Banyaknya kasus yang selalu berulang menunjukkan masih lemahnya penanganan kasus pembakaran hutan. Hukum yang mengatur tentang kebakaran hutan kurang tegas dalam menindak para pelaku. Pelaku kerusakan dan pembakaran hutan justru para pengusaha dan perusahaan-perusahaan yang mempunyai ijin hak pengelolaan hutan.
Hal ini sangat wajar terjadi di negara yang menerapkan sistem kapitalis sekuler dalam pengaturan seluruh aspek kehidupan bernegara. Dalam sistem kapitalis yang berasas manfaat, dalam pengaturan sumber daya alam mementingkan keuntungan sesaat saja. Terlihat dengan pemberian hak konsesi lahan kepada pihak swasta.
Undang-undang yang menjerat para pelaku pembakaran hutan juga tidak diterapkan dengan tegas. Usaha-usaha berupa seruan dan himbauan saja, tentu saja tidak cukup dan tidak pas untuk menghentikan kasus kebakaran hutan dan lahan. Bahkan kerugian-kerugian yang ditimbulkan akibat kebakaran hutan, justru yang bertanggungjawab untuk memadamkannya adalah negara, justru tidak ada sanksi yang tegas yang dibebankan kepada para pelaku kebakaran hutan.
Sistem kapitalis sekuler yang berasal dari pemikiran manusia tentu saja tidak akan pernah dapat menyelesaikan persoalan manusia secara tuntas dan adil. Sistem sekuler kapitalis tidak menggunakan rambu-rambu dan aturan Allah yang jelas-jelas sebagai Zat yang menciptakan alam semesta dan seisinya. Maka wajar jika kerusakan di bumi semakin menjadi-jadi karena semakin jauhnya penerapan aturan Allah SWT dalam segala aspek kehidupan.
Sangat berbeda dengan sistem pengaturan Islam yang hukum dan seluruh aturannya bersumber dari Allah SWT. Dalam Islam hutan merupakan sumber daya alam yang sangat luar biasa dan tidak boleh dikuasai oleh individu ataupun sekelompok golongan tertentu. Rasulullah SAW bersabda:
الْمُسْلِمُونَ شُرَكَاءُ فِي ثَلَاثٍ فِي الْمَاءِ وَالْكَلَإِ وَالنَّارِ وَثَمَنُهُ حَرَامٌ قَالَ أَبُو سَعِيدٍ يَعْنِي الْمَاءَ الْجَارِيَ
“Kaum muslimin berserikat dalam tiga hal; air, rumput & api. Dan harganya adalah haram. Abu Sa’id berkata, Yang dimaksud adl air yang mengalir”. [HR. ibnumajah No.2463].
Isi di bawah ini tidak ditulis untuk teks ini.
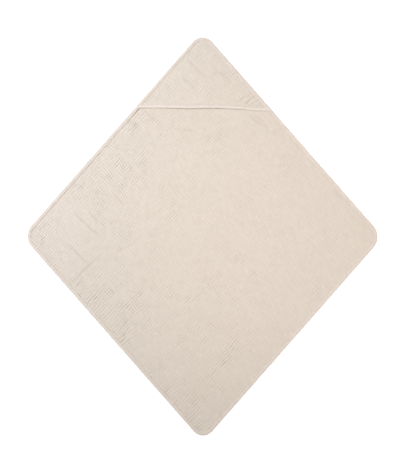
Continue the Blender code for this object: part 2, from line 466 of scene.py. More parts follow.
class Shading:
    """A new material, whose node tree is built up one node at a time."""

    def __init__(self, name: str) -> None:
        """Makes the material of this name, with nothing in it but its surface."""
        self.material = bpy.data.materials.new(name)
        self.material.use_nodes = True

    def fill(self, node: Node, **inputs: object) -> None:
        """Gives a node's inputs their values and links.

        Args:
            node: the node.
            inputs: values or output sockets by input name, with _ for a space, or i0, i1 for its number.
        """
        for name, value in inputs.items():
            numbered = name[0] == "i" and name[1:].isdigit()
            socket = node.inputs[int(name[1:]) if numbered else name.replace("_", " ")]
            if isinstance(value, NodeSocket):
                self.material.node_tree.links.new(value, socket)
            else:
                socket.default_value = value

    def add(self, kind: str, output: int | str = 0, **values: object) -> NodeSocket:
        """Adds a shader node, with its settings, its values and its links.

        Args:
            kind: the node's type name, without "ShaderNode".
            output: the output to hand back, by number or name.
            values: the node's own properties by name, and its inputs as fill takes them.

        Returns:
            That output of the new node.
        """
        node = self.material.node_tree.nodes.new("ShaderNode" + kind)
        settings = [name for name in values if hasattr(node, name)]
        for name in settings:
            setattr(node, name, values.pop(name))
        self.fill(node, **values)
        return node.outputs[output]

    def covered(self, **inputs: object) -> Material:
        """Gives the material's surface its inputs, as fill takes them, and hands the material back."""
        self.fill(self.material.node_tree.nodes["Principled BSDF"], **inputs)
        return self.material


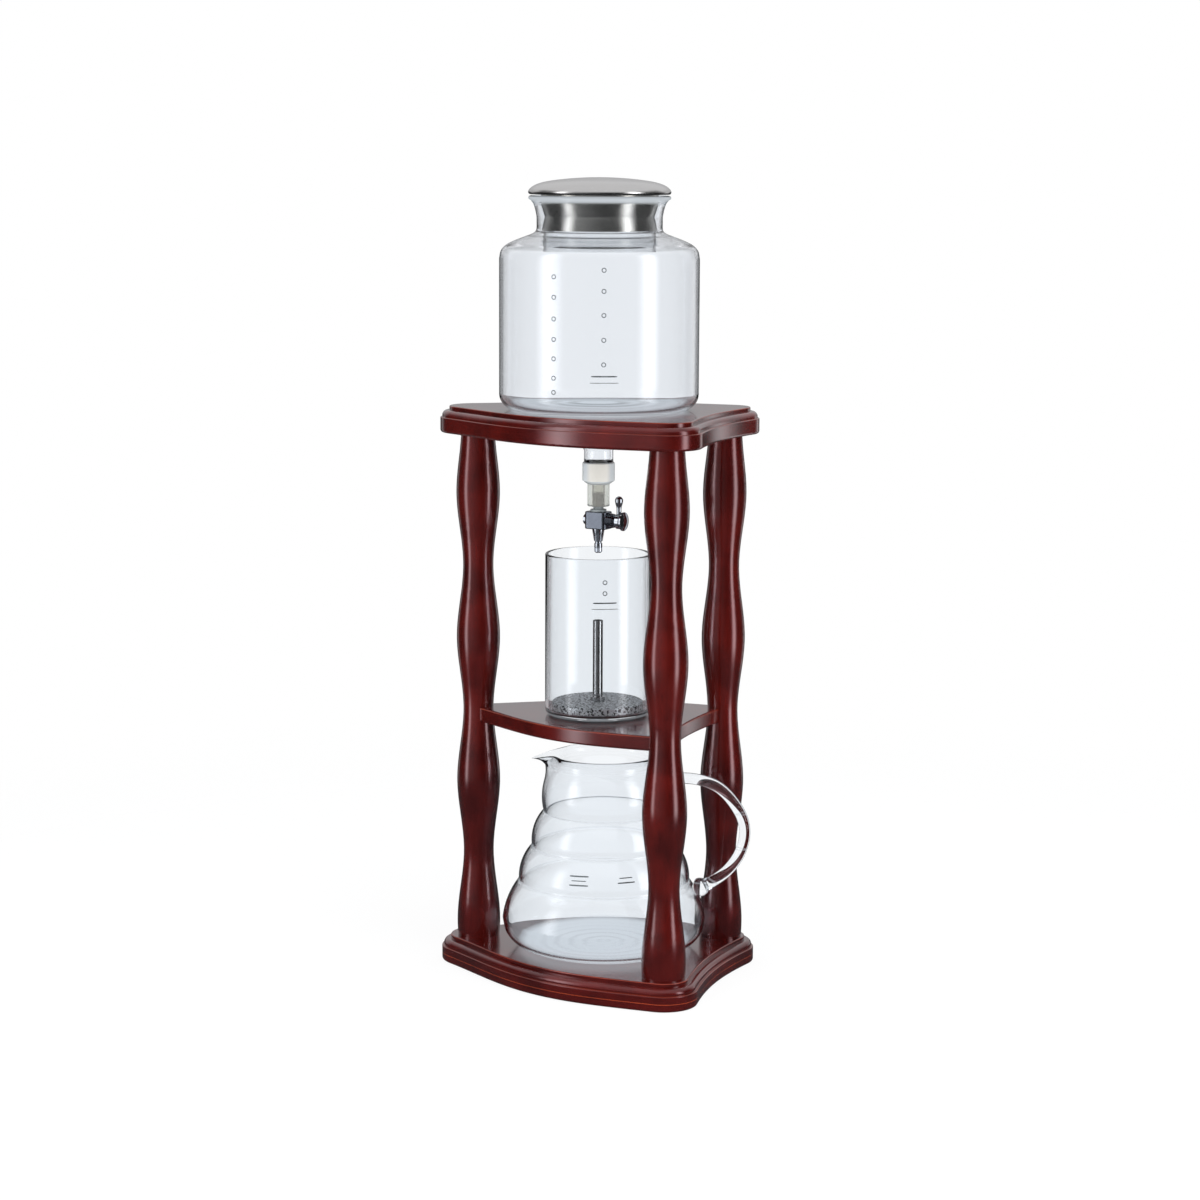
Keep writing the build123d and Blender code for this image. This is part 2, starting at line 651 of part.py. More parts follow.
def cock_body():
    """Rounded block with a tapered cross bore and a boss on the lever side."""
    block = Box(block_len, block_depth, block_h)
    block = fillet(block.edges().filter_by(Axis.Z), block_round)
    ends = block.faces().sort_by(Axis.Z)
    block = fillet(ends[-1].edges() + ends[0].edges(), block_edge_round)
    block = Pos(0, 0, spindle_z) * Rot(0, 0, spindle_angle) * block
    half = block_len / 2
    boss = Cone(boss_r, boss_tip_r, boss_len + boss_bite)
    block += along_spindle(Pos(0, 0, half + (boss_len - boss_bite) / 2) * boss)
    reach = block_len + boss_len + 2 * clear_cut
    small, big = (plug_r(s) + plug_gap for s in (-half - clear_cut, half + boss_len + clear_cut))
    block -= along_spindle(Pos(0, 0, boss_len / 2) * Cone(small, big, reach))
    block -= upright(0, 0, plug_flow_r, block_bottom - clear_cut, block_top + clear_cut)
    seat_r, seat_len = spigot_r + spigot_gap, spigot_len + spigot_room
    block -= upright(0, 0, seat_r, block_top - seat_len, block_top + clear_cut)
    return block - upright(0, 0, seat_r, block_bottom - clear_cut, block_bottom + seat_len)


def cock_plug():
    """Tapered rotor with a flow hole across it, held by the cap at its thin end."""
    left, right = -block_len / 2, block_len / 2 + boss_len
    plug = along_spindle(Pos(0, 0, (left + right) / 2) * Cone(plug_r(left), plug_r(right), right - left))
    stub = along_spindle(Pos(0, 0, left - plug_washer_t / 2) * Cylinder(plug_stub_r, plug_washer_t))
    neck = along_spindle(Pos(0, 0, right + hub_gap / 2) * Cylinder(hub_neck_r, hub_gap))
    half = plug_big_r + clear_cut
    return plug + stub + neck - upright(0, 0, plug_flow_r, spindle_z - half, spindle_z + half)


def cock_hub():
    """Lever hub: a barrel that swells from the spindle and ends in a domed disc."""
    s0 = block_len / 2 + boss_len + hub_gap
    s1, s2 = s0 + hub_len, s0 + hub_len + knob_t
    turn_in, groove = (s1 - back for back in hub_groove)
    groove_r, crown_foot = hub_r - hub_step, s2 - knob_crown_h
    hub = turned(*rz((0, s0), (hub_neck_r, s0), (hub_r, s0 + hub_swell_len), (hub_r, turn_in),
                     (groove_r, groove), (groove_r, s1), (knob_r - hub_step, s1), (knob_r, s1 + hub_step),
                     (knob_r, crown_foot)),
                 crown_line(0, s2, knob_r * knob_crown_bend[0], s2 - knob_crown_bend[1], knob_r, crown_foot),
                 *rz((0, s2), (0, s0)))
    hub = along_spindle(hub)
    return hub - lever_seat()


def lever_middle():
    """Where the lever's axis crosses the spindle."""
    s = block_len / 2 + boss_len + hub_gap + hub_len / 2 + lever_offset
    return s * cos(radians(spindle_angle)), s * sin(radians(spindle_angle))


def lever_seat():
    """Blind hole in the hub for the lever's root."""
    x, y = lever_middle()
    return upright(x, y, lever_neck_r + lever_side_gap, spindle_z + lever_root_rise,
                   spindle_z + knob_r + clear_cut)


def cock_lever():
    """Pin lever: a slim neck that swells into a rounded head."""
    x, y = lever_middle()
    root, tip = spindle_z + lever_root_rise + lever_root_gap, spindle_z + lever_len
    neck, head = spindle_z + lever_neck_rise, tip - lever_head_r
    eighth = lever_head_r * sin(radians(45))
    pin = turned(*rz((0, root), (lever_neck_r, root), (lever_neck_r, neck)),
                 Spline((lever_neck_r, 0, neck), (lever_head_r, 0, head), tangents=[(0, 0, 1), (0, 0, 1)]),
                 arc3((lever_head_r, head), (eighth, head + eighth), (0, tip)),
                 *rz((0, tip), (0, root)))
    return Pos(x, y, 0) * pin


def cock_washer():
    """Washer between the block and the plug's cap."""
    ring = tube(plug_washer_r, plug_stub_r + plug_washer_gap, 0, plug_washer_t)
    return along_spindle(Pos(0, 0, -block_len / 2 - plug_washer_t) * ring)


def cock_cap():
    """Slotted cap that holds the plug in its bore."""
    s = -block_len / 2 - plug_washer_t - plug_cap_t
    cap = Pos(0, 0, s + plug_cap_t / 2) * Cylinder(plug_cap_r, plug_cap_t)
    cap = chamfer(rim_edges(cap, s), plug_cap_ease)
    slot = Box(cap_slot_w, 2 * (plug_cap_r + clear_cut), 2 * cap_slot_depth)
    return along_spindle(cap - Pos(0, 0, s) * slot)


nodes["silicone_joint"] = silicone_joint()
nodes["cock_stem"] = cock_stem()
nodes["cock_body"] = cock_body()
nodes["cock_nozzle"] = cock_nozzle()
nodes["cock_plug"] = cock_plug()
nodes["cock_washer"] = cock_washer()
nodes["cock_cap"] = cock_cap()
nodes["cock_hub"] = cock_hub()
nodes["cock_lever"] = cock_lever()


# ---------------------------------------------------------------- strainer and filter
def strainer_glass():
    """Straight glass beaker with a fused drain in the middle of its floor."""
    z0, z1 = shelf_top, shelf_top + strainer_h
    r, t, c = strainer_r, strainer_wall, strainer_bottom_round
    bend = 1 - sin(radians(45))
    ci = c - t
    floor_z = z0 + strainer_floor_t
    tip_z = z0 - drain_drop
    return turned(arc3((r - c, z0), (r - c * bend, z0 + c * bend), (r, z0 + c)),
                  *rz((r, z0 + c), (r, z1 - t / 2)),
                  arc3((r, z1 - t / 2), (r - t / 2, z1), (r - t, z1 - t / 2)),
                  *rz((r - t, z1 - t / 2), (r - t, floor_z + ci)),
                  arc3((r - t, floor_z + ci), (r - t - ci * bend, floor_z + ci * bend),
                       (r - t - ci, floor_z)),
                  *rz((r - t - ci, floor_z), (drain_bore_r, floor_z), (drain_bore_r, tip_z + drain_tip_h),
                      (drain_bore_r - drain_tip_in, tip_z), (drain_r - drain_tip_out, tip_z),
                      (drain_r, tip_z + drain_tip_h), (drain_r, z0 - drain_root), (drain_r + drain_root, z0),
                      (r - c, z0)))


def filter_mesh():
    """Woven cap over the filter's top and side."""
    z0, z1, r, t, c = filter_foot + filter_base_t, filter_top, filter_r, mesh_t, mesh_round
    bend = 1 - sin(radians(45))
    inner = c - t
    hole = tube_r + tube_gap
    return turned(*rz((r - t, z0), (r, z0), (r, z1 - c)),
                  arc3((r, z1 - c), (r - c * bend, z1 - c * bend), (r - c, z1)),
                  *rz((r - c, z1), (hole, z1), (hole, z1 - t), (r - c, z1 - t)),
                  arc3((r - c, z1 - t), (r - t - inner * bend, z1 - t - inner * bend), (r - t, z1 - c)),
                  *rz((r - t, z1 - c), (r - t, z0)))


def filter_support():
    """Perforated plate under the mesh."""
    z1 = filter_top - mesh_t
    edge_r = filter_r - mesh_t - support_side_gap
    plate = tube(edge_r, tube_r + tube_gap, z1 - support_t, z1)
    room = edge_r - 1.5 * support_hole_r - support_first_ring_r
    for ring in range(int(room / support_ring_pitch) + 1):
        ring_r = support_first_ring_r + ring * support_ring_pitch
        holes = Sketch() + [spot * Circle(support_hole_r) for spot in PolarLocations(ring_r, 6 * (ring + 1))]
        plate -= Pos(0, 0, z1 - support_t) * extrude(holes, support_t)
    return plate


def filter_foot_ring():
    """Turned ring that the mesh is rolled over."""
    z = filter_foot
    rim = filter_r + filter_base_lip
    inner_r = filter_r - filter_base_w
    return turned(*rz((inner_r, z), (rim - filter_base_lip, z), (rim, z + filter_base_lip),
                      (rim, z + filter_base_t), (inner_r, z + filter_base_t), (inner_r, z)))


def filter_tube():
    """Upright air tube that is also the filter's grip; slots across its root let the coffee drain."""
    z1 = filter_top - mesh_t - support_t
    top_z = filter_top + tube_h
    bore = tube_r - tube_wall
    grip = turned(*rz((bore, filter_foot), (tube_root_r, filter_foot), (tube_root_r, z1), (tube_r, z1),
                      (tube_r, top_z), (bore, top_z), (bore, filter_foot)))
    for angle in (0, 90):
        slot = Box(2 * (tube_root_r + clear_cut), root_slot_w, root_slot_h,
                   align=(Align.CENTER, Align.CENTER, Align.MIN))
        grip -= Pos(0, 0, filter_foot) * Rot(0, 0, angle) * slot
    return grip


def filter_nut():
    """Collar that clamps the mesh to the tube's root, with a pin hole across it."""
    nut = tube(nut_r, tube_r + tube_gap, filter_top, filter_top + nut_h)
    return chamfer(rim_edges(nut, filter_top + nut_h, low_r=nut_r - nut_ease), nut_ease)


nodes["strainer_glass"] = strainer_glass()
nodes["filter_mesh"] = filter_mesh()
nodes["filter_support"] = filter_support()
nodes["filter_foot_ring"] = filter_foot_ring()
nodes["filter_tube"] = filter_tube()
nodes["filter_nut"] = filter_nut()


# ---------------------------------------------------------------- server
def server_form(t):
    """Solid of the ringed flask, moved in by a wall of t; each ring is an arc between two grooves."""
    floor = server_floor_t if t else 0.0

    def place(point):
        return point[0] - t, server_foot + point[1]

    foot = (server_foot_r - t, server_foot + floor)
    belly = place(server_belly)
    grooves = [belly] + [place(p) for p in server_rings]
    edges = [*rz((0, foot[1]), foot)]
    edges.append(Spline((foot[0], 0, foot[1]), (belly[0], 0, belly[1]), tangents=[(1, 0, 0), (0, 0, 1)]))
    for low, swell, high in zip(grooves, server_swells, grooves[1:]):
        edges.append(arc3(low, place(swell), high))
    neck = place(server_neck)
    edges.append(arc3(grooves[-1], place(server_swells[-1]), neck))
    rim = place(server_rim)
    above = [(rim[0], rim[1] + server_cut_rise)] if t else []
    top_z = (above or [rim])[-1][1]
    edges += rz(neck, rim, *above, (0, top_z), (0, foot[1]))
    return turned(*edges)


def server_spout(t):
    """Pouring lip: a half funnel that leans out of the rim."""
    top_z = server_foot + server_rim[1] + (server_cut_rise if t else 0.0)
    root = Plane(origin=(-spout_root_x + t, 0, top_z - spout_drop)) * Circle(max(spout_root_r - t / 2, 0.5))
    mouth = Plane(origin=(-spout_reach + spout_r, 0, top_z)) * Circle(spout_r - t)
    return loft([root.face(), mouth.face()])


def server_handle(body):
    """Round glass rod bent into an ear, fused to the flask at two drops."""
    def at(distance, height):
        return Vector(distance, 0, height)

    top = at(server_neck[0] - handle_top_in, server_foot + handle_top_h)
    low = at(server_belly[0] - handle_low_in, server_foot + handle_low_h)
    far = at(handle_reach - handle_r, server_foot + handle_far_h)
    path = Spline(top, top + at(*handle_top_run), far,
                  at(far.X - handle_low_run[0], low.Z + handle_low_run[1]), low,
                  tangents=[(1, 0, 0.35), (-0.9, 0, -0.55)])
    rod = sweep(Plane(origin=path @ 0, z_dir=path % 0) * Circle(handle_r), path=path)
    for end, out in ((top, handle_top_blob), (low, handle_low_blob)):
        rod += Pos(*(end + at(*out))) * Sphere(handle_blob_r)
    return rod - body


flask = server_form(0.0) + server_spout(0.0)
on_base = Pos(*server_at, 0) * Rot(0, 0, server_angle)
nodes["server_handle"] = on_base * server_handle(flask)
nodes["server_glass"] = on_base * (flask - server_form(server_wall) - server_spout(server_wall))

for name, part in nodes.items():
    export_step(part, f"parts/{name}.step")
    print(f"{name:18s} solids {len(part.solids())}  volume {part.volume:10.1f}")
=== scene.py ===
"""Cold drip coffee tower: glassware, woven filter, marks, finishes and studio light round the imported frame.

Everything is in metres; tables of points are in millimetres and are scaled by mm where they are used.
"""
from math import cos, pi, radians, sin
import bpy
import numpy as np
from mathutils import Matrix, Vector


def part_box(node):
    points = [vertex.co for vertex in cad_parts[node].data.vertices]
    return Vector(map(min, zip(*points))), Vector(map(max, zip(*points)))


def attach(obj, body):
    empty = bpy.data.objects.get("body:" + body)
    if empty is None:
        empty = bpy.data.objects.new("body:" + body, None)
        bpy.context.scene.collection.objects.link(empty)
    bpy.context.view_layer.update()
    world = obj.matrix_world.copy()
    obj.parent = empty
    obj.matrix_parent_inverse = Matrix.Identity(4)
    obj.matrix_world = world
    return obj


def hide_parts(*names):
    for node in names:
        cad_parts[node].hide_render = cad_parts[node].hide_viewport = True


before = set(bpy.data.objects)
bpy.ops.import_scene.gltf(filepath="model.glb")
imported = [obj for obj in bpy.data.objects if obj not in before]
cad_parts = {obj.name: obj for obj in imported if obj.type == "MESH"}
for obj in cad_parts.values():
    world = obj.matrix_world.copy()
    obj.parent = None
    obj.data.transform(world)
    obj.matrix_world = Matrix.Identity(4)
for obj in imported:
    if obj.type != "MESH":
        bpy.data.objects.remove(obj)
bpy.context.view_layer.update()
mm = 0.001

# ---------------------------------------------------------------- places taken from the frame
plate_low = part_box("top_plate")[0].z
plate_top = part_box("top_plate")[1].z
base_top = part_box("base_plate")[1].z
shelf_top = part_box("middle_shelf")[1].z
lip_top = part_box("water_jar")[1].z
joint_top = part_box("silicone_joint")[1].z
mesh_low, mesh_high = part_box("filter_mesh")
server_middle = sum(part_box("server_glass"), Vector()) / 2

front = radians(-69.4)       # azimuth of the side that is looked at
handle_angle = radians(14.0)
glass_steps = 256            # faces round a piece of glassware
cloth_steps = 480            # faces round the woven filter
jar_radius = 66.5 * mm
cup_radius = 35.6 * mm
server_grooves = ((58.1, 46.7), (49.3, 70.5), (41.4, 94.7))  # (radius, height above the base) in mm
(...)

Hanya negara saja yang berhak mengelola dan menjaga kelestarian hutan dan seluruh isinya untuk dikembalikan lagi dalam bentuk kemaslahatan umat. Kekayaan hutan haram diserahkan pengelolaannya kepada individu atau segolongan orang saja, apalagi diserahkan pengelolannya kepada pihak asing.
Selain pengaturan kepemilikan/ pengelolaan hutan, Islam juga menerapkan sanksi yang tegas kepada para pelaku yang melanggar aturan-aturan yang sudah ditetapkan oleh negara tanpa pandang bulu. Hukuman bagi yang melanggar diterapkan dengan tegas hingga mampu memberi efek jera bagi pelakunya.
Pengaturan Islam yang terperinci dan menyeluruh mampu menumbuhkan kesadaran umat untuk selalu menjaga kelestarian hutan dan lingkungan seiring penerapan hukumannya yang tegas menjadikan efek yang jera bagi siapa saja yang mencoba untuk melanggarnya.
Penanganan Islam yang tuntas tidak mungkin bisa diterapkan pada negara yang bersandar pada sistem kapitalis sekuler. Pengaturan sesuai aturan Allah hanya bisa diterapkan dalam negara yang menerapkan Islam secara menyeluruh. Maka hanya dengan tatanan kehidupan bernegara yang menggunakan Alqur’an dan Assunnah sebagai pedoman bernegara yang mampu mengatasi segala permasalahan kebakaran hutan dan masalah-masalah lainnya di muka bumi ini.